■ **Goal**
Copy each line exactly. Leave nothing out.
═══
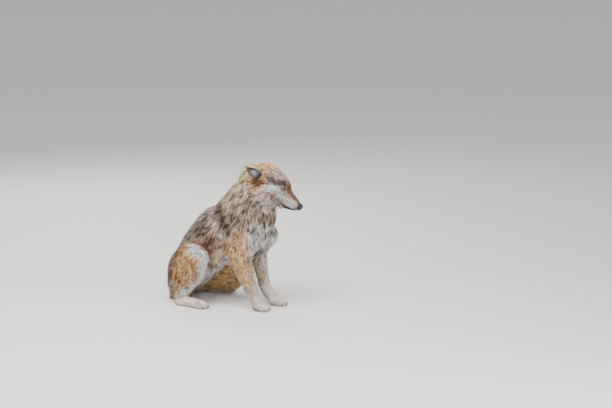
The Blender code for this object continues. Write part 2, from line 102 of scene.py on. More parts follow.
BODY_RUNS = [
    # nape, withers, back and rump
    ([(375, 15, 765), (335, 10, 700), (290, 5, 640)], 50, 58, 28, 2100),
    ([(270, 0, 620), (225, 0, 560), (170, 0, 500)], 50, 64, 26, 2200),
    ([(150, 0, 480), (85, 0, 410), (20, 0, 325)], 55, 54, 22, 2000),
    ([(0, 0, 290), (-50, 0, 200), (-90, 0, 110), (-110, 0, 40)], 55, 52, 20, 2000),
    # throat and chest
    ([(530, 50, 590), (550, 20, 540)], 40, 42, 24, 1900),
    ([(555, 0, 520), (562, 0, 450), (550, 0, 380), (520, 0, 320)], 50, 44, 20, 2000),
    ([(470, 0, 270), (380, 0, 240), (280, 0, 215), (200, 0, 150)], 50, 38, 20, 1800),
]
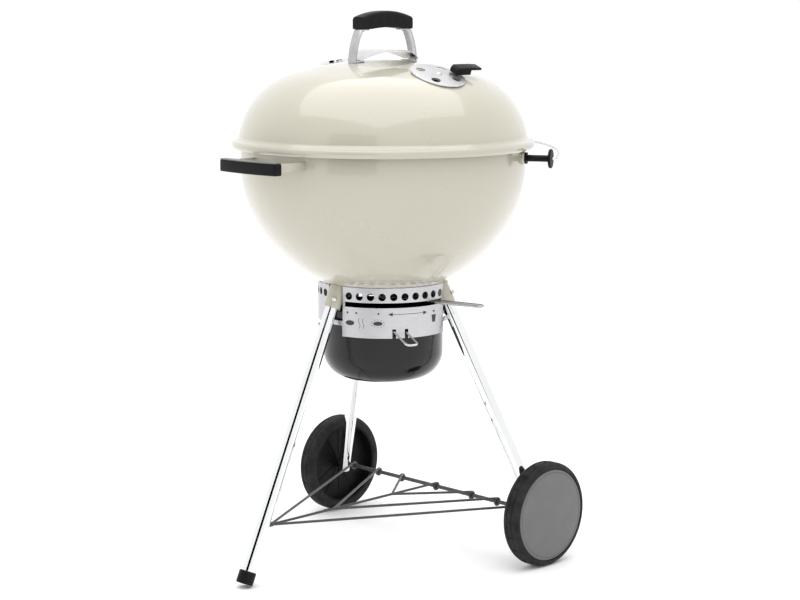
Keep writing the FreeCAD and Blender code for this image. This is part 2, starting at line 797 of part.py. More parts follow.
def make_wheel(word, side):
    shoulder = "tyre_shoulder"
    seat = "(rim_radius + fit_gap)"
    ledge = "(cap_radius + cap_gap)"
    points = [(seat, "tyre_inner_x"), (f"wheel_radius - {shoulder}", "tyre_inner_x")]
    points += [("wheel_radius", f"tyre_inner_x + {shoulder}"), ("wheel_radius", f"tyre_outer_x - {shoulder}")]
    points += [(f"wheel_radius - {shoulder}", "tyre_outer_x"), (ledge, "tyre_outer_x")]
    points += [(ledge, "tyre_outer_x - cap_step"), (seat, "tyre_outer_x - cap_step")]
    arcs = {1: (shoulder, 1), 3: (shoulder, 1)}
    tyre = turned_body("Tyre", points, arcs)
    wheel_place(tyre, side)
    keep(tyre, f"wheel_tyre_{word}")

    rim = new_body("Rim")
    barrel = "(rim_radius - rim_wall)"
    inside = "(tyre_inner_x + rim_set)"
    outside = "(tyre_outer_x - cap_step - 2 * fit_gap)"
    bore = "(axle_radius + fit_gap)"
    web_back = "(web_x + web_thick)"
    hub = "(web_x - rib_high)"
    points = [(bore, hub), ("hub_radius", hub), ("hub_radius", "web_x"), (barrel, "web_x"), (barrel, inside)]
    points += [("rim_radius", inside), ("rim_radius", outside), (barrel, outside), (barrel, web_back)]
    points += [("hub_radius", web_back), ("hub_radius", "hub_end_x"), (bore, "hub_end_x")]
    revolve(rim, points)
    rib = sketch_on(rim, "XZ_Plane")
    outline(rib, ring_points("hub_radius - rib_bite", f"{barrel} + rib_bite", hub, "web_x + rib_bite"))
    ribs = rim.newObject("PartDesign::Pad", "Rib")
    ribs.Profile = rib
    ribs.Midplane = True
    bind(ribs, "Length", "rib_wide")
    repeat_round(rim, ribs, "rib_count")
    wheel_place(rim, side)
    keep(rim, f"wheel_rim_{word}")

    edge = "(tyre_outer_x - cap_step + 3 * fit_gap)"
    crown = "(tyre_outer_x + cap_crown)"
    brim = "tyre_outer_x"
    turn = "(cap_radius - cap_brim)"
    inner_turn = "(cap_radius - cap_brim - cap_inset)"
    inner_wall = "(cap_radius - cap_skin)"
    points = [("0", f"{crown} - cap_skin"), ("0", crown), (turn, brim), ("cap_radius", f"{brim} - cap_drop"),
              ("cap_radius", edge), (inner_wall, edge), (inner_wall, f"{brim} - cap_drop - 0.6 * cap_inset"),
              (inner_turn, f"{brim} - cap_skin")]
    outer = f"({turn}^2 + cap_crown^2) / (2 * cap_crown)"
    inner = f"({inner_turn}^2 + cap_crown^2) / (2 * cap_crown)"
    arcs = {1: (outer, -1), 2: ("cap_roll", -1), 7: (inner, 1)}
    hubcap = turned_body("Hubcap", points, arcs)
    wheel_place(hubcap, side)
    keep(hubcap, f"hubcap_{word}")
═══
■ **Task response**
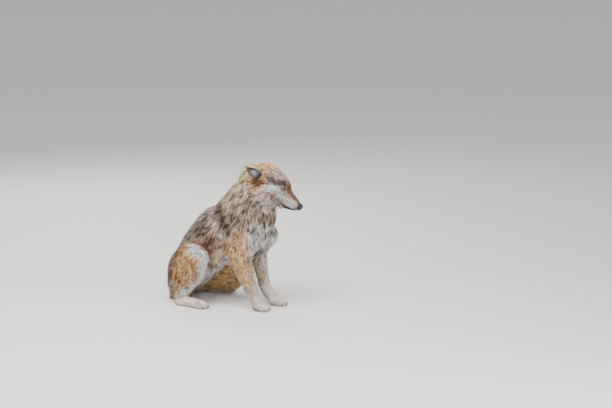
The Blender code for this object continues. Write part 2, from line 102 of scene.py on. More parts follow.
BODY_RUNS = [
    # nape, withers, back and rump
    ([(375, 15, 765), (335, 10, 700), (290, 5, 640)], 50, 58, 28, 2100),
    ([(270, 0, 620), (225, 0, 560), (170, 0, 500)], 50, 64, 26, 2200),
    ([(150, 0, 480), (85, 0, 410), (20, 0, 325)], 55, 54, 22, 2000),
    ([(0, 0, 290), (-50, 0, 200), (-90, 0, 110), (-110, 0, 40)], 55, 52, 20, 2000),
    # throat and chest
    ([(530, 50, 590), (550, 20, 540)], 40, 42, 24, 1900),
    ([(555, 0, 520), (562, 0, 450), (550, 0, 380), (520, 0, 320)], 50, 44, 20, 2000),
    ([(470, 0, 270), (380, 0, 240), (280, 0, 215), (200, 0, 150)], 50, 38, 20, 1800),
]
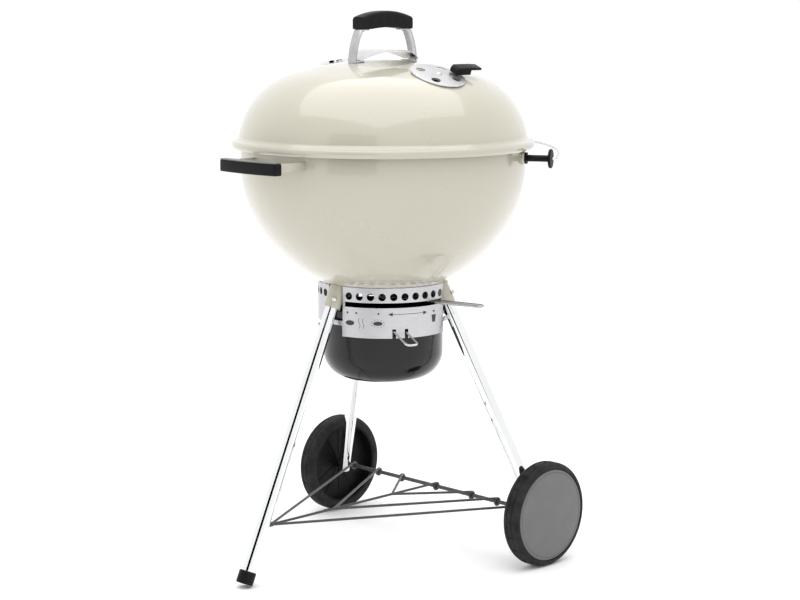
Keep writing the FreeCAD and Blender code for this image. This is part 2, starting at line 797 of part.py. More parts follow.
def make_wheel(word, side):
    shoulder = "tyre_shoulder"
    seat = "(rim_radius + fit_gap)"
    ledge = "(cap_radius + cap_gap)"
    points = [(seat, "tyre_inner_x"), (f"wheel_radius - {shoulder}", "tyre_inner_x")]
    points += [("wheel_radius", f"tyre_inner_x + {shoulder}"), ("wheel_radius", f"tyre_outer_x - {shoulder}")]
    points += [(f"wheel_radius - {shoulder}", "tyre_outer_x"), (ledge, "tyre_outer_x")]
    points += [(ledge, "tyre_outer_x - cap_step"), (seat, "tyre_outer_x - cap_step")]
    arcs = {1: (shoulder, 1), 3: (shoulder, 1)}
    tyre = turned_body("Tyre", points, arcs)
    wheel_place(tyre, side)
    keep(tyre, f"wheel_tyre_{word}")

    rim = new_body("Rim")
    barrel = "(rim_radius - rim_wall)"
    inside = "(tyre_inner_x + rim_set)"
    outside = "(tyre_outer_x - cap_step - 2 * fit_gap)"
    bore = "(axle_radius + fit_gap)"
    web_back = "(web_x + web_thick)"
    hub = "(web_x - rib_high)"
    points = [(bore, hub), ("hub_radius", hub), ("hub_radius", "web_x"), (barrel, "web_x"), (barrel, inside)]
    points += [("rim_radius", inside), ("rim_radius", outside), (barrel, outside), (barrel, web_back)]
    points += [("hub_radius", web_back), ("hub_radius", "hub_end_x"), (bore, "hub_end_x")]
    revolve(rim, points)
    rib = sketch_on(rim, "XZ_Plane")
    outline(rib, ring_points("hub_radius - rib_bite", f"{barrel} + rib_bite", hub, "web_x + rib_bite"))
    ribs = rim.newObject("PartDesign::Pad", "Rib")
    ribs.Profile = rib
    ribs.Midplane = True
    bind(ribs, "Length", "rib_wide")
    repeat_round(rim, ribs, "rib_count")
    wheel_place(rim, side)
    keep(rim, f"wheel_rim_{word}")

    edge = "(tyre_outer_x - cap_step + 3 * fit_gap)"
    crown = "(tyre_outer_x + cap_crown)"
    brim = "tyre_outer_x"
    turn = "(cap_radius - cap_brim)"
    inner_turn = "(cap_radius - cap_brim - cap_inset)"
    inner_wall = "(cap_radius - cap_skin)"
    points = [("0", f"{crown} - cap_skin"), ("0", crown), (turn, brim), ("cap_radius", f"{brim} - cap_drop"),
              ("cap_radius", edge), (inner_wall, edge), (inner_wall, f"{brim} - cap_drop - 0.6 * cap_inset"),
              (inner_turn, f"{brim} - cap_skin")]
    outer = f"({turn}^2 + cap_crown^2) / (2 * cap_crown)"
    inner = f"({inner_turn}^2 + cap_crown^2) / (2 * cap_crown)"
    arcs = {1: (outer, -1), 2: ("cap_roll", -1), 7: (inner, 1)}
    hubcap = turned_body("Hubcap", points, arcs)
    wheel_place(hubcap, side)
    keep(hubcap, f"hubcap_{word}")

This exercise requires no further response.